Supplied data.
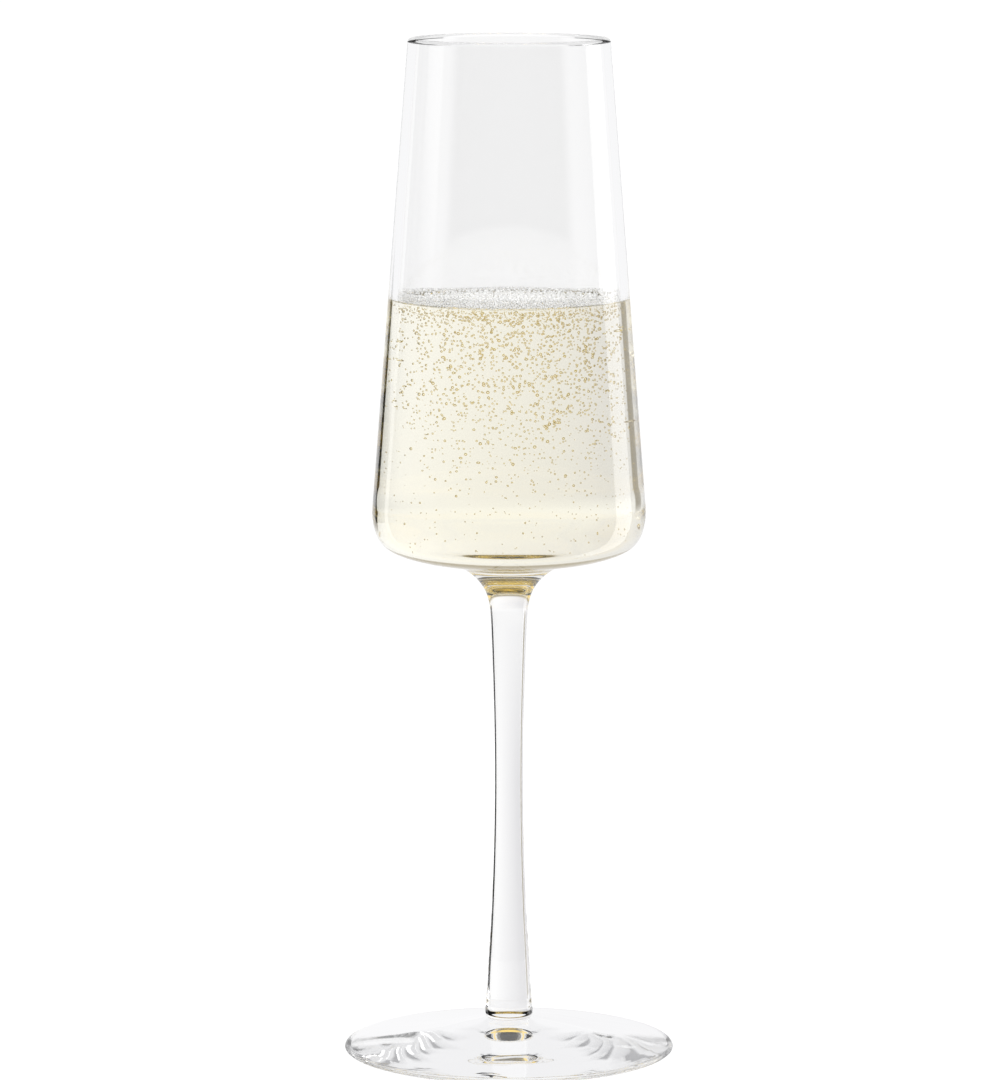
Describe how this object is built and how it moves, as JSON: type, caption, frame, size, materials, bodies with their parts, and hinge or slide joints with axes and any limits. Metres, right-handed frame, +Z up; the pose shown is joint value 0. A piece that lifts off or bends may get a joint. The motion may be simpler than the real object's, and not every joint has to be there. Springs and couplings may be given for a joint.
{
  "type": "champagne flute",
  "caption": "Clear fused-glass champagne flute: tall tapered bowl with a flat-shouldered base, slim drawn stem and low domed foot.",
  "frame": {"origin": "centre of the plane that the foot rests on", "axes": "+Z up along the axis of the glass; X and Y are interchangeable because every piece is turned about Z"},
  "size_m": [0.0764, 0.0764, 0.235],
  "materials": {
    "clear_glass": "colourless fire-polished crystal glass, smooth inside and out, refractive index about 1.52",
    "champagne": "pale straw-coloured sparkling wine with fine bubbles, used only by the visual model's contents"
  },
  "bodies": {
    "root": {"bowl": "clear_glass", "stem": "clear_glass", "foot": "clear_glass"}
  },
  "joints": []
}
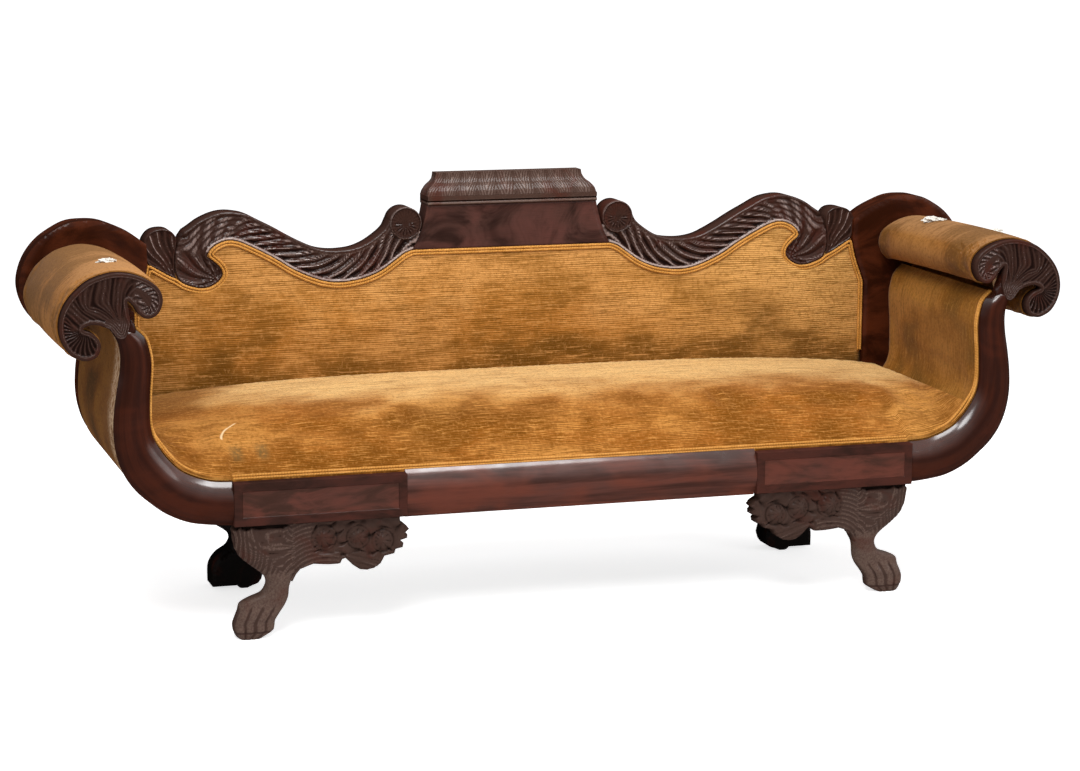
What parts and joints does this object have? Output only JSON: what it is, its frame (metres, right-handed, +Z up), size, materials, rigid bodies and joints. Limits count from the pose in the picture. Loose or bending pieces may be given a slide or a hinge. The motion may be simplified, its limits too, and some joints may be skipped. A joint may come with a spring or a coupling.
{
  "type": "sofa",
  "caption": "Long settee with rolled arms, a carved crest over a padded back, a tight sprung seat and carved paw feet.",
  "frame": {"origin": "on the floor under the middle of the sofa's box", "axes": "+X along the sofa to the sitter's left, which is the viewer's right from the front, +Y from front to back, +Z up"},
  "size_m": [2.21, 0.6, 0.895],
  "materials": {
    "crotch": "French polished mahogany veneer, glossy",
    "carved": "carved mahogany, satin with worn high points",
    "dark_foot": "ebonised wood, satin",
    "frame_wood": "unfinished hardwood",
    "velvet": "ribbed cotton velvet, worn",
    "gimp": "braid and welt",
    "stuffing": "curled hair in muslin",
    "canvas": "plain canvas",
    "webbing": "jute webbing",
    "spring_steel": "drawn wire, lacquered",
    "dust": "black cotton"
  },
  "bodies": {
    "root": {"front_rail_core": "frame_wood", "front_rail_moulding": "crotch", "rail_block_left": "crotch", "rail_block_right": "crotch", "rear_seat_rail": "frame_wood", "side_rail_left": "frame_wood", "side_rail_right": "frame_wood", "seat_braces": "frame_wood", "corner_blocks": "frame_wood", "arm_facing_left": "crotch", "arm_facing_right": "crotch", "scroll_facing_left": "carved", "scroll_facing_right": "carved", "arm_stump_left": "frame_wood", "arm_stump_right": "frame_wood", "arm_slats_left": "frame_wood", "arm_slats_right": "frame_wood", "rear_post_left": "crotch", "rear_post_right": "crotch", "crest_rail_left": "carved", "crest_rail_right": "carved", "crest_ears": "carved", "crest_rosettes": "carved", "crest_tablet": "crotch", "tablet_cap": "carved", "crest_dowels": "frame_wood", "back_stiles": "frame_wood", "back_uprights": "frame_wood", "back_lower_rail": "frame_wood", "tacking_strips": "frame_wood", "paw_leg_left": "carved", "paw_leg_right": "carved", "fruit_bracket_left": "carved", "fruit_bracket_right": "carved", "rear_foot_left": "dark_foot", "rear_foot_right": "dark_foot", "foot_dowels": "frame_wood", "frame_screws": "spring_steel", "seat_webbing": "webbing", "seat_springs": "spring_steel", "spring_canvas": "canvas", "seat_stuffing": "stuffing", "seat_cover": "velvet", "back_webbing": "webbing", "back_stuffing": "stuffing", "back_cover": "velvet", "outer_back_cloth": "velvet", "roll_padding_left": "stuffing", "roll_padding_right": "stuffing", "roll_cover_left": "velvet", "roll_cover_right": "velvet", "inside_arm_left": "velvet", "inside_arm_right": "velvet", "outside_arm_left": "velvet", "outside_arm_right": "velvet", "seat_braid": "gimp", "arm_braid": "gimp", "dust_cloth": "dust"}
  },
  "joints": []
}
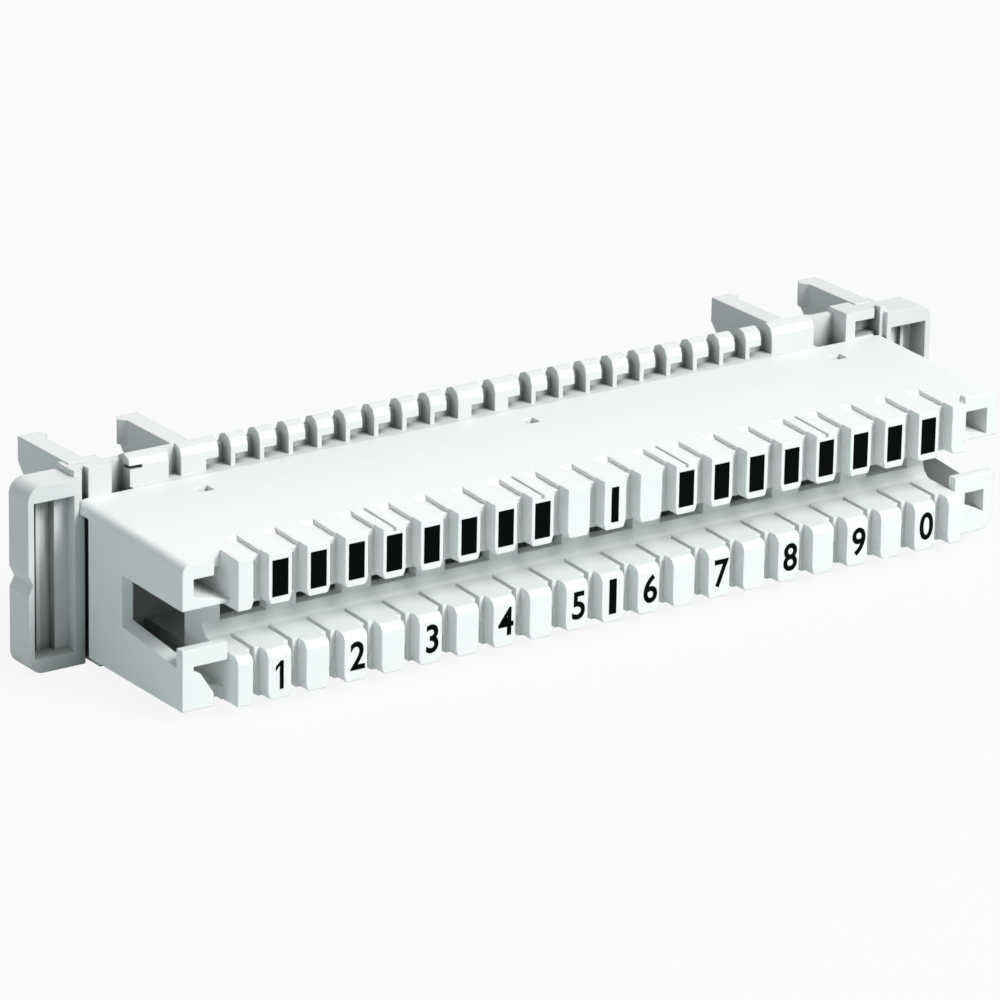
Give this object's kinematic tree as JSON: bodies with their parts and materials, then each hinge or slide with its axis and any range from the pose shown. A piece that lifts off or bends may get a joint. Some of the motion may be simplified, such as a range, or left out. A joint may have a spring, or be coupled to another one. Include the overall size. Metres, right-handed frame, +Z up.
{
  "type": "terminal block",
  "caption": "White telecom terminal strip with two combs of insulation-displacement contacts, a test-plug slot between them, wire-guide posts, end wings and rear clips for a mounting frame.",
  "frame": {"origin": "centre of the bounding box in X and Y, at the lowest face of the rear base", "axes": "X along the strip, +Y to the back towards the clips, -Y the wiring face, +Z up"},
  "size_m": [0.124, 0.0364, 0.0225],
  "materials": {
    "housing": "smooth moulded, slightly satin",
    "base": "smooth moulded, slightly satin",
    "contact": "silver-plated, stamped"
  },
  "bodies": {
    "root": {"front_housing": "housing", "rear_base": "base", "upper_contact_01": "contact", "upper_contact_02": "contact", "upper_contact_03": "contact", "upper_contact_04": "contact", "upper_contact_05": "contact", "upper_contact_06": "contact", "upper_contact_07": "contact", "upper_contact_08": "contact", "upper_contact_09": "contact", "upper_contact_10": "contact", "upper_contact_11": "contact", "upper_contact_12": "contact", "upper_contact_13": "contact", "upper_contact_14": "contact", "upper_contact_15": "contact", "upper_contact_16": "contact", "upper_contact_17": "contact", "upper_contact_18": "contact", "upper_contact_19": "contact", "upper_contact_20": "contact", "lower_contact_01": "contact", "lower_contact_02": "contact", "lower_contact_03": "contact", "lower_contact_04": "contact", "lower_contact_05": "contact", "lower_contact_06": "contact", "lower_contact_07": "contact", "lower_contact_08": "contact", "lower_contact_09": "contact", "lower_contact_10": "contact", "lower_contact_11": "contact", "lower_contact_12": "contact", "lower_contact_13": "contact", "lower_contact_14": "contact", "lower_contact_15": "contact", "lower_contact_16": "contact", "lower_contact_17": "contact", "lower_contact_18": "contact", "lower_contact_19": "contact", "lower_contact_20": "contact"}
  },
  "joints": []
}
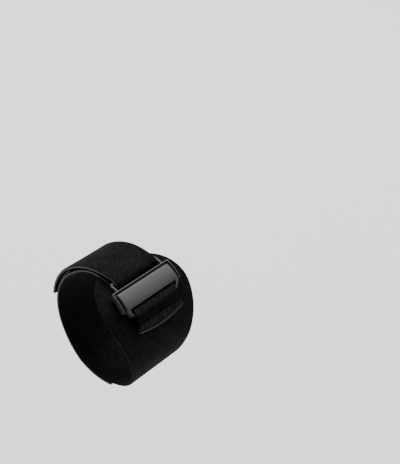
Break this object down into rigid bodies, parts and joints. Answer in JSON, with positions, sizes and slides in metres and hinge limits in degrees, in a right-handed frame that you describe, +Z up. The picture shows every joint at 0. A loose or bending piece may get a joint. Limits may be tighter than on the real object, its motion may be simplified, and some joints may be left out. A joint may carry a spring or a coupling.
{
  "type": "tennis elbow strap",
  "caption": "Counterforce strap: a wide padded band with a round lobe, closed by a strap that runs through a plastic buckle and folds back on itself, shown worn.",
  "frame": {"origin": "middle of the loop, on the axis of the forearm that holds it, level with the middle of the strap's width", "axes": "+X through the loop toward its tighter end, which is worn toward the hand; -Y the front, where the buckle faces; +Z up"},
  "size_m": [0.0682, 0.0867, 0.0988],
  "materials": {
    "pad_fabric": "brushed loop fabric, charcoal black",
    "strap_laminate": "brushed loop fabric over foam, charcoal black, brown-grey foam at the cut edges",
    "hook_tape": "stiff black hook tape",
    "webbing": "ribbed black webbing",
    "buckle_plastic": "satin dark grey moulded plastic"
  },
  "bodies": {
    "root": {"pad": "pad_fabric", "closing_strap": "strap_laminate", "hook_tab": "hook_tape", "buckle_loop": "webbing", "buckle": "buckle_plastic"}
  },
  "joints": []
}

What needs to be done.
Output the line holding "Break this object", then every later line through the end of the records above, exactly as given and nothing else.

Correct answer.
Break this object down into rigid bodies, parts and joints. Answer in JSON, with positions, sizes and slides in metres and hinge limits in degrees, in a right-handed frame that you describe, +Z up. The picture shows every joint at 0. A loose or bending piece may get a joint. Limits may be tighter than on the real object, its motion may be simplified, and some joints may be left out. A joint may carry a spring or a coupling.
{
  "type": "tennis elbow strap",
  "caption": "Counterforce strap: a wide padded band with a round lobe, closed by a strap that runs through a plastic buckle and folds back on itself, shown worn.",
  "frame": {"origin": "middle of the loop, on the axis of the forearm that holds it, level with the middle of the strap's width", "axes": "+X through the loop toward its tighter end, which is worn toward the hand; -Y the front, where the buckle faces; +Z up"},
  "size_m": [0.0682, 0.0867, 0.0988],
  "materials": {
    "pad_fabric": "brushed loop fabric, charcoal black",
    "strap_laminate": "brushed loop fabric over foam, charcoal black, brown-grey foam at the cut edges",
    "hook_tape": "stiff black hook tape",
    "webbing": "ribbed black webbing",
    "buckle_plastic": "satin dark grey moulded plastic"
  },
  "bodies": {
    "root": {"pad": "pad_fabric", "closing_strap": "strap_laminate", "hook_tab": "hook_tape", "buckle_loop": "webbing", "buckle": "buckle_plastic"}
  },
  "joints": []
}